If there’s one thing worse than travelling to the back of beyond to dress up in a tutu and dance to the death for two and a half hours, it’s travelling to the back of beyond to dress up and dance to the death for two and a half hours without an audience. Perhaps our audience was being airlifted in. Would they bring cake?

As the crew arrived and began to unload the sets and the rest of the dancers headed off to find their own relief, I took off apace on my mission to find cool air and cake (cool air optional). Hassan was expecting me in class (a.k.a. warm up – hah!) in less than an hour, there wasn’t much time.

There was nothing open. I contemplated knocking on doors: “Good afternoon. I am Giselle performing in the ballet show tonight. Can I have some cake?”

It didn’t sound quite right. Giselle might have had a weak heart (in some versions), but she was an honourable peasant girl. It would probably have killed her mother if she’d been caught begging for food. There was enough death in the show without adding to it.

Oh why, oh why, did we have to be in Lightning Ridge on a Saturday? I babbled away under my breath as I rushed about the place, a preview mad scene.

I never did find any cake in Lightning Ridge. But I did find a boy, or he found me. He was an aboriginal boy, a bit younger than I was as far as I could tell. He must have been standing in the shadows as I stormed blindly past on my cake-seeking mission. On my way back he jumped out of the shadows and offered me a sweet. Just like that, as if he’d read my mind. It wasn’t cake, but it was close.

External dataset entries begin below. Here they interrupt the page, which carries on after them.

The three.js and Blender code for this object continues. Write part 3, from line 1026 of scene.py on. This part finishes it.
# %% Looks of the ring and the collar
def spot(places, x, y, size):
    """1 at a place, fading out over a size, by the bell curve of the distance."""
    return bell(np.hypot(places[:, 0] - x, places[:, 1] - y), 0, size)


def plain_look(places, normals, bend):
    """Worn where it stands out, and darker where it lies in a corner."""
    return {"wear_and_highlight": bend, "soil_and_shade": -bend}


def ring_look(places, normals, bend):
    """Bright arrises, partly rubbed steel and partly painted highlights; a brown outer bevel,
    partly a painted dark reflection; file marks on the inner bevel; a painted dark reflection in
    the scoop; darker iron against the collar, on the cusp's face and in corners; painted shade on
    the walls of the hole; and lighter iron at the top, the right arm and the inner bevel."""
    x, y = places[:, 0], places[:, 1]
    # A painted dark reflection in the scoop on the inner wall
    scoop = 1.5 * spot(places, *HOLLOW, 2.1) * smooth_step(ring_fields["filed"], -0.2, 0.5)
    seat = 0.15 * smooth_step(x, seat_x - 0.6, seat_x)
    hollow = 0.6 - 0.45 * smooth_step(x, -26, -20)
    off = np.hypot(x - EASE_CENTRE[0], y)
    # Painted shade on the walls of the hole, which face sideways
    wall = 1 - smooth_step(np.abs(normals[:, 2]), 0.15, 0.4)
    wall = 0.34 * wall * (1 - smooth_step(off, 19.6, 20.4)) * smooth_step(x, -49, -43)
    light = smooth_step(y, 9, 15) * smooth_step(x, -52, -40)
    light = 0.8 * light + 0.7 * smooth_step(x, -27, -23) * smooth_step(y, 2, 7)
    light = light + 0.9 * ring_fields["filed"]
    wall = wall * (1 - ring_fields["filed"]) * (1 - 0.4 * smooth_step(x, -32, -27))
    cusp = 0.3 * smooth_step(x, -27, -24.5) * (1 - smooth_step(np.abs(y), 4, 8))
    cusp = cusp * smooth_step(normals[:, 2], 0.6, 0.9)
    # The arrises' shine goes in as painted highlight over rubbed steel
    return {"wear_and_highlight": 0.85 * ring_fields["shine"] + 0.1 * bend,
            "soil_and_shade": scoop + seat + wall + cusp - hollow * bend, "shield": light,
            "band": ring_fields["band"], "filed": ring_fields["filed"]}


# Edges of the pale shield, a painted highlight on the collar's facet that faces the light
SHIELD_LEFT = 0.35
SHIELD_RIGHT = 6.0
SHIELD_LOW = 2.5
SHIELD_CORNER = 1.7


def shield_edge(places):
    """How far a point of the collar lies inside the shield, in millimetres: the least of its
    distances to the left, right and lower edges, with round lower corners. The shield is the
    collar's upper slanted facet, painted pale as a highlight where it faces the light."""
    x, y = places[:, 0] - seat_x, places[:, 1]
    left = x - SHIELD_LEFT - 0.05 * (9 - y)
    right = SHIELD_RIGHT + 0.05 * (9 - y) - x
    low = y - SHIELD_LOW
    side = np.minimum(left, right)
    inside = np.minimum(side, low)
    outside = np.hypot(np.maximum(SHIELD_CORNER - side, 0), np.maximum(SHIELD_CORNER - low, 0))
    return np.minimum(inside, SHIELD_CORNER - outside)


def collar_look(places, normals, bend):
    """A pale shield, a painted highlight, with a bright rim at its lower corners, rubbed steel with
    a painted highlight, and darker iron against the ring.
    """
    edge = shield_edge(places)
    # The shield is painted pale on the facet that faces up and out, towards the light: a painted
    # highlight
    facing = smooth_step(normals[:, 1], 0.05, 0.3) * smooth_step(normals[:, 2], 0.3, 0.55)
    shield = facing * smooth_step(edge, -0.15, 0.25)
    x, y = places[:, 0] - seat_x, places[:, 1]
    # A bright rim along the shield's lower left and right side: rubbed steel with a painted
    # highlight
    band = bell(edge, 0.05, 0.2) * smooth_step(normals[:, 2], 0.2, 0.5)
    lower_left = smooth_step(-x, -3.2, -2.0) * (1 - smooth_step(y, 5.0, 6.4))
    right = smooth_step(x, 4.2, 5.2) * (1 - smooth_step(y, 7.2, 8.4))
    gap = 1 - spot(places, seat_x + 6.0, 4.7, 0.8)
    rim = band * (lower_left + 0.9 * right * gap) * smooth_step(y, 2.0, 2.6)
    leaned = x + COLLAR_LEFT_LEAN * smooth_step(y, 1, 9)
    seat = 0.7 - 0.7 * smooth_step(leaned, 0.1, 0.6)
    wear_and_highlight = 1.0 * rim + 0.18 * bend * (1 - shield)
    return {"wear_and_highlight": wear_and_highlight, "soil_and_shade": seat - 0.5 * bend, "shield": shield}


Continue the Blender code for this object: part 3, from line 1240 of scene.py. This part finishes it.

Naturally I refused and he shrugged with a casual smile then unwrapped the sweet and ate it himself. He said he was coming to the show and seemed very excited about it. This surprised and moved me somewhat. He was a boy, an aboriginal boy, and he had only one leg.

Later, when I collapsed in my mother’s arms and died at the end of the first act and a single peal of laughter rang out in the packed hall (most of the audience having been bused in, just like us), I knew it was him. He got the joke. The connection was better than cake.